Regarding Claims 6 and 14, Defraene in view of Pan, Chatlani, Tetelbaum and Zhang has been discussed above. The combination further teaches:
wherein the first audio source comprises a human and the first audio comprises a voice command spoken by the human. [Defraene, see mapping applied to claim 1; Pan, see mapping applied to claim 1; Chatlani, see mapping applied to claim 1; Tetelbaum, see mapping applied to claim 1; Zhang, see mapping applied to claim 1; Pan, see mapping applied to claim 1; Defraene, “Signal processors of the present disclosure can be used for improving human-to-machine interaction for mobile and smart home applications through noise reduction, echo cancellation and dereverberation.” Par. 0124; “The beam selection module 600 has a speech activity detector 602 that is configured to detect presence of a speech component in a plurality of microphone-signals (not shown), such as when the microphone signals contain speech signals (i.e., the claimed “audio source”/ “voice command”) from a talker (i.e., the claimed “spoken by a human”).
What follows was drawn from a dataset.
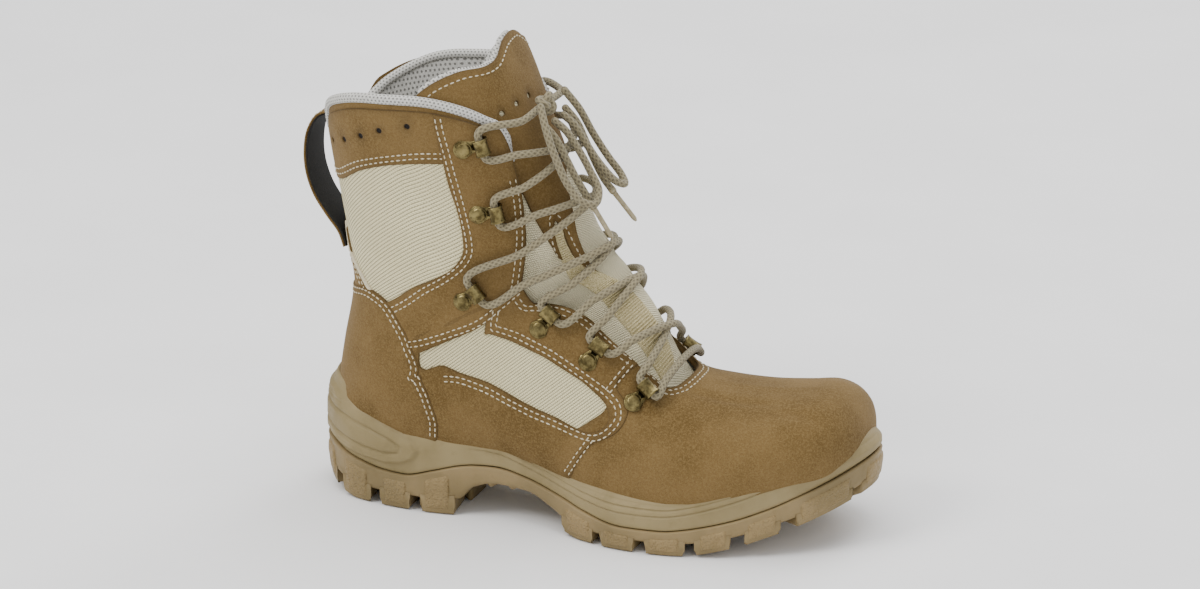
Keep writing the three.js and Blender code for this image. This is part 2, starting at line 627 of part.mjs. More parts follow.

Par. 0091; “Different local minimum speech-leakage-estimation-powers can correspond to speech signals (i.e., the claimed “audio source”/ “voice command”) from different talkers (i.e., the claimed “spoken by a human”), either positioned in different angular directions or talking in different frequency bands because the different talkers have voices in different pitch registers. In this way, signal processors of the present disclosure can track different talkers, in different frequency bands, or positioned in different angular directions.” Par. 0089; “The first-speech-signal (i.e., the claimed “first audio source”) can be based on a first speech-reference-signal and a first noise-reference-signal provided by a first beamforming-module focusing a beam into a first angular direction. The first beamforming-module can process the first-frequency-sub-band-signals.” Par. 0064]

Regarding Claims 7 and 15, Defraene in view of Pan, Chatlani, Tetelbaum and Zhang has been discussed above. The combination further teaches:
causing processing of the audio received from the first beamforming zone and within the first frequency band to determine the voice command. [Defraene, see mapping applied to claim 1; Pan, see mapping applied to claim 1; Chatlani, see mapping applied to claim 1; Tetelbaum, see mapping applied to claim 1; Zhang, see mapping applied to claim 1; Defraene, “The first-speech-signal can be based on a first speech-reference-signal and a first noise-reference-signal provided by a first beamforming-module focusing a beam into a first angular direction (the claimed “first beamforming zone”) (Referring to the Specification of the instant Application [0045] indicates that beamformer may “point in a different direction” and may be “associated with a beamforming zone”/position/location). The first beamforming-module can process the first-frequency-sub-band-signals (i.e., the claimed “first frequency band”). Similarly, the second-speech-signal can be based on a second speech reference- signal and a second noise-reference-signal provided by a second beamforming-module focusing a beam into a second angular direction. The second beamforming module can process the second-frequency-sub-band-signals. In such cases, the first angular direction may or may not be different than the second angular direction. In this way, the signal processor 200 can independently track speech signals from two different talkers (i.e., the claimed “determine the voice command”), who may or may not be located in different positions, and provide a output signal (i.e., the claimed “audio output”) that includes noise cancelled representations of both different speech signals. The output signal can be provided as either a single signal, or as multiple sub-signals as described above.” Par. 0064]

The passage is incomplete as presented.